Just as this story looks like it is settling down into its groove, the next part veers off in an unexpected direction: Aristy goes back to her camp and finds a lawyer and an armed guard waiting. They ask her about the homifacts she has salvaged, and then tell her that she needs to go with them to Drop City.
After her arrival, Aristy is quizzed by the Drop City Committee, and later has to listen to a number of homifacts give testimony about the historical crimes committed against them by Picti the dictator: they go on to demand his reclamation so he can stand trial. Then, during a recess, Aristy goes for a drink in a bar, followed by her guard; there, an old man challenges her about something she did on her starship. Finally, the committee reconvene and sentence Aristy to community service for her illegal salvaging operations, which means she has to track down Picti and bring him to trial for them.
The search for General Picti starts at a former torture chamber under a building called The Tannery. Aristy finds his security boss there, and starts going through his memories to find out where Picti was when the aliens arrived: these scenes build up a picture of the planetary society of the time.

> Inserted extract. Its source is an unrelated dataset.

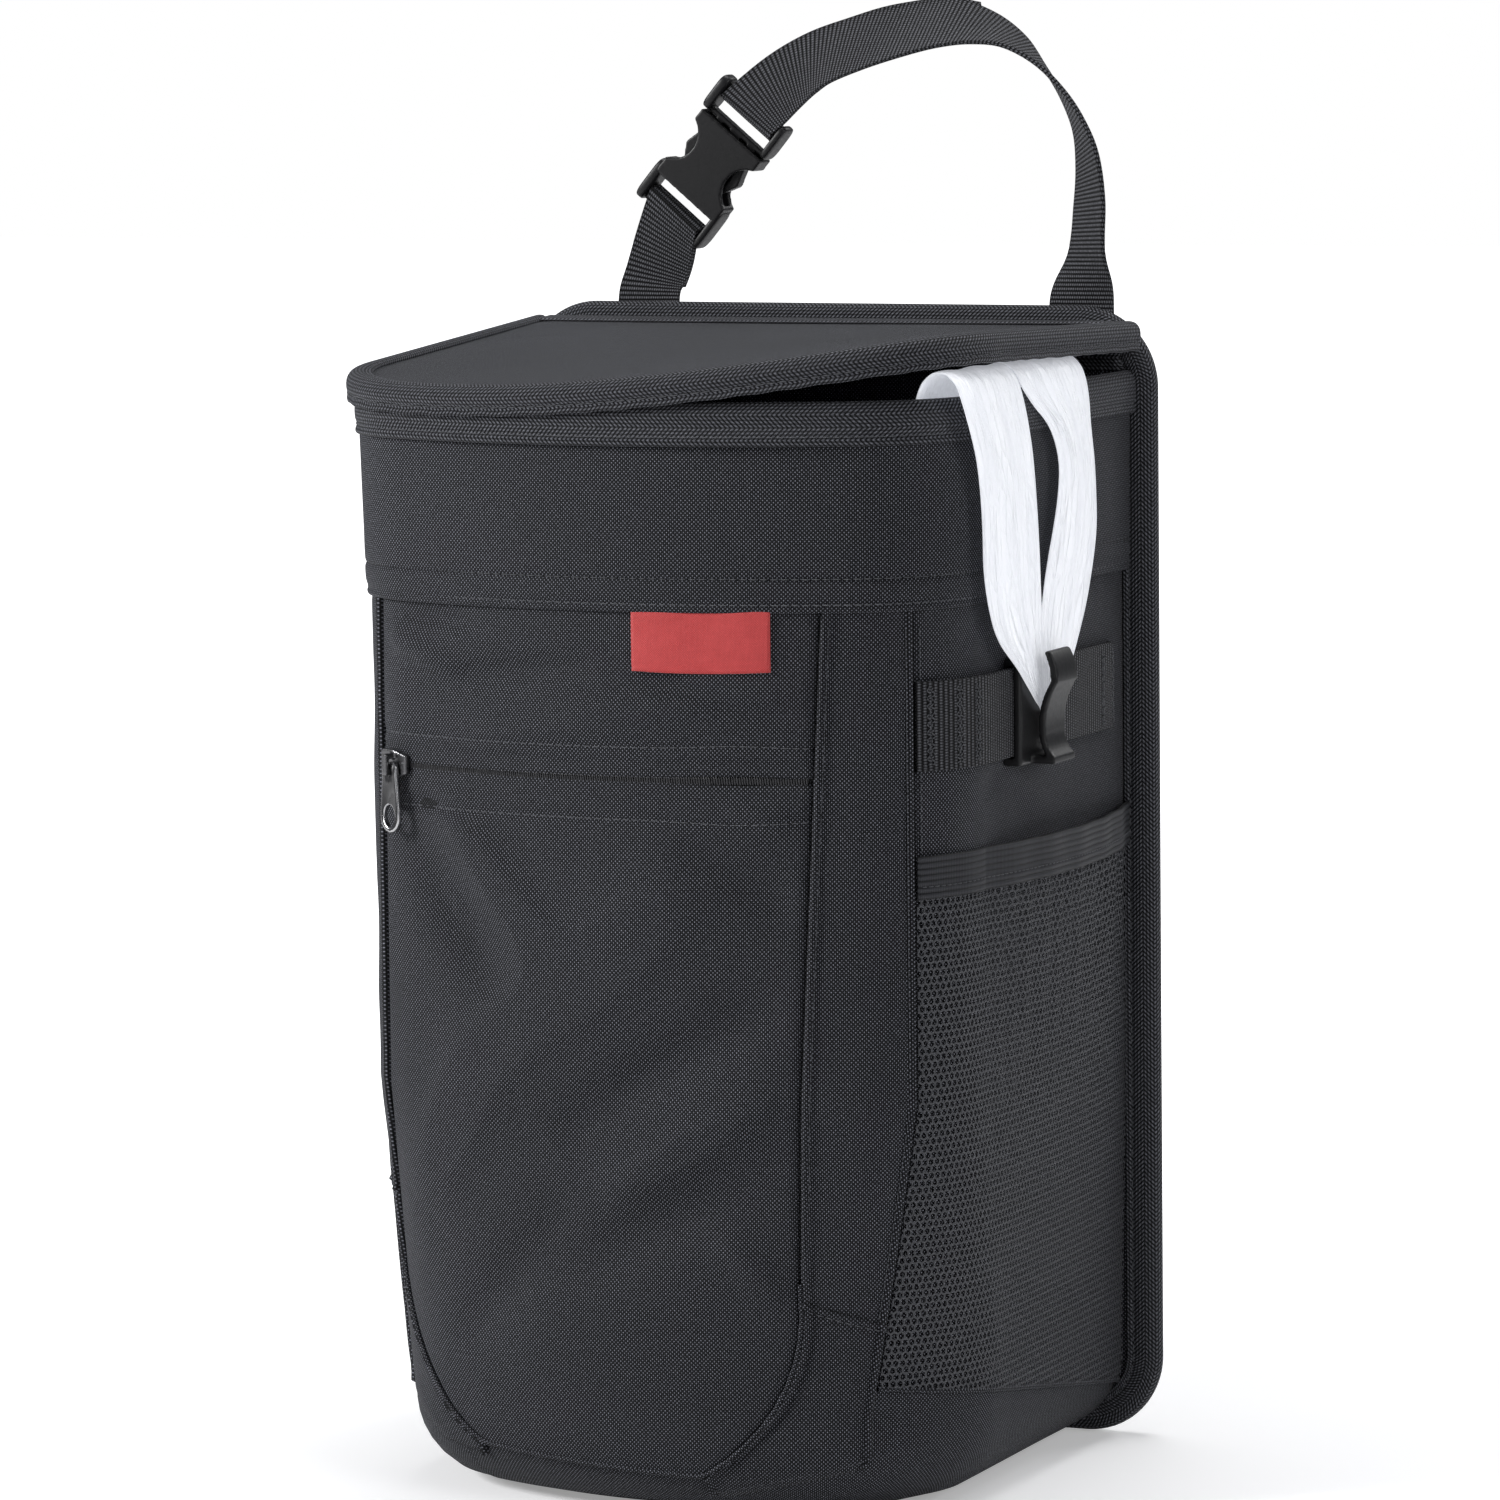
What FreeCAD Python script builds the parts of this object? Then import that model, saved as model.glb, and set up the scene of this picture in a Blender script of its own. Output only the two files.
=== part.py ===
import FreeCAD, Part
import math
import os

import Sketcher
from FreeCAD import Placement, Rotation, Vector

# Hanging car trash bin: a soft D-shaped bin of black polyester sewn to a stiff back panel,
# with a bound lid, a zipped front pocket, mesh side pockets, bag hooks on webbing and a
# buckled hanging strap. Millimetres. X runs to the right as one faces the front, the front
# looks along -Y, Z is up, and the origin is under the middle of the bin on the ground.

doc = FreeCAD.newDocument("CarTrashBin")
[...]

When (spoiler) Aristy finally finds Picti, she enters his simulation and goes through the timeline, watching as it veers from reality into fantasy (during this sequence Picti turns himself into a god). Then she appears to tell him that he is to stand trial for his crimes, and Picti learns what has happened over the last 1000 years. Meanwhile, the reader learns that Aristy was one of the waking crew of the starship, and deliberately killed its sleepers. We aren’t really told why Aristy did this, but the ending has such an intense, almost hallucinatory, quality that I wasn’t as bothered about this unresolved subplot as I might have been.
This is an original piece, has a complex development and, all in all, is pretty good.
***+ (Good to Very Good). 10,600 words.